Site Reliability Engineering Career Trajectory and Goals
Prepare to tell a cohesive, personal story that combines your historical progression in Site Reliability Engineering and your future ambitions in the discipline. For past progression, highlight role titles and dates, key inflection points, major projects and systems you owned, measurable impact and outcomes, examples of technical depth such as automation or capacity planning, leadership and mentoring experiences, and how your responsibilities moved from reactive incident response to proactive architecture and strategy. For future goals, articulate what draws you to Site Reliability Engineering, the kinds of problems you want to focus on such as large scale systems, reliability engineering, automation and toil reduction, observability, or platform design, and a realistic three to five year roadmap for growth (for example technical expert, principal engineer, platform owner, or manager). Be ready to connect past decisions and learning to your future plan, explain tradeoffs you anticipate, and show passion for the craft beyond obtaining a role. Use concrete examples, metrics, timelines, and lessons learned to make both the journey and the goals believable and actionable.

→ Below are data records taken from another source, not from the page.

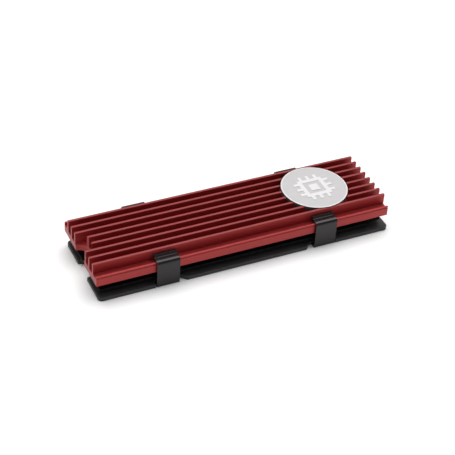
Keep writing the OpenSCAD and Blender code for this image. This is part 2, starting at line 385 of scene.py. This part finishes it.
def turned(bm, profile, middle, steps=192, material=0):
    """Adds a body of revolution about a vertical axis. The profile's ends lie on the axis."""
    rings = []
    for radius, z in profile:
        if radius == 0:
            rings.append([bm.verts.new((middle[0], middle[1], z))])
            continue
        angles = (2 * math.pi * i / steps for i in range(steps))
        rings.append([
            bm.verts.new((middle[0] + radius * math.cos(a), middle[1] + radius * math.sin(a), z))
            for a in angles
        ])
    for lower, upper in zip(rings, rings[1:]):
        for i in range(steps):
            j = (i + 1) % steps
            corners = [
                lower[i % len(lower)], lower[j % len(lower)],
                upper[j % len(upper)], upper[i % len(upper)],
            ]
            face = bm.faces.new(list(dict.fromkeys(corners)))
            face.material_index = material


def arc_points(middle, radius, start, end, steps):
    """Points of an arc in a profile, with the angles in degrees."""
    angles = (math.radians(start + (end - start) * i / steps) for i in range(steps + 1))
    return [(middle[0] + radius * math.cos(a), middle[1] + radius * math.sin(a)) for a in angles]


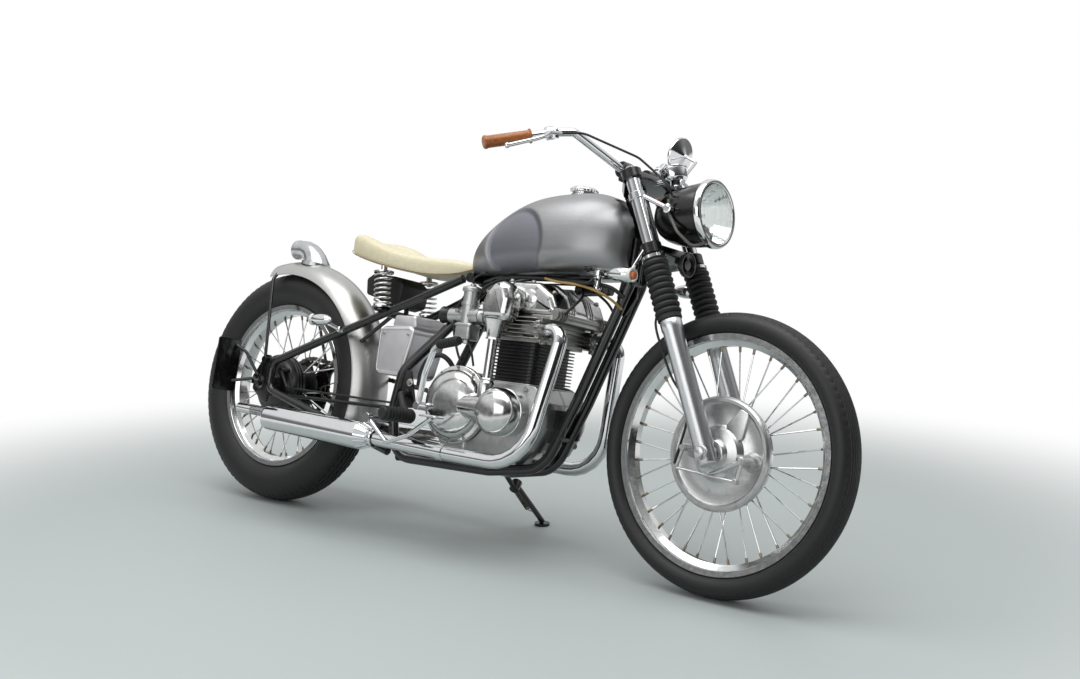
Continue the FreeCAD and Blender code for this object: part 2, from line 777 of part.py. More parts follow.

Deliver Results / Bias for Action
Stories demonstrating your ability to drive completion, overcome obstacles, and deliver outcomes despite constraints. This includes managing ambiguity, making progress with incomplete information, and maintaining momentum. At entry level, focus on times you saw something that needed to be done and took initiative, or when you stuck with a challenge until it was resolved.
Initiative and Ownership
Covers a candidate's tendency to proactively identify opportunities, volunteer for work beyond formal responsibilities, and take end to end responsibility for outcomes. Interviewers look for concrete examples of initiating projects or improvements, proposing and implementing solutions, mobilizing resources, persuading stakeholders, coordinating across teams, mentoring others, and following through until impact is realized. Candidates should describe how they spotted the need or opportunity, how they planned and executed work, which obstacles they encountered and overcame, how they measured results, and what they learned or would do differently. This topic also emphasizes accountability when things go wrong, including acknowledging responsibility, analyzing root causes, implementing corrective actions, and preventing recurrence. Candidates should be able to explain how they discern accountability boundaries when responsibility is shared, when and how they escalate or involve others, and how ownership expectations scale from individual contributors to senior roles that shape team and cross team health and long term outcomes. For entry level candidates acceptable examples include school projects, campus organizations, internships, volunteer work, or self directed learning that demonstrate proactivity and ownership.
Measurable Impact and Learnings
Prepare two or three examples where you not only describe measurable outcomes but also reflect on lessons learned, what you would do differently, and how the experience changed your approach. For each example state the outcome and metrics, the key decisions and trade offs, what went well, what did not, and the concrete improvements or process changes that followed. This evaluates both result orientation and the capacity for reflection and continuous improvement.
Learning Agility and Growth Mindset
Focuses on a candidate's intellectual curiosity, coachability, and demonstrated pattern of rapid learning and continuous development. Topics include methods for self directed learning, time to proficiency on new tools or domains, approaching feedback and postmortem learning, using courses or projects to upskill, knowledge transfer and mentorship, and creating habits that sustain technical and professional growth. Interviewers ask for concrete examples of recent learning, how new knowledge was applied to solve real problems, and how the candidate fosters learning in others.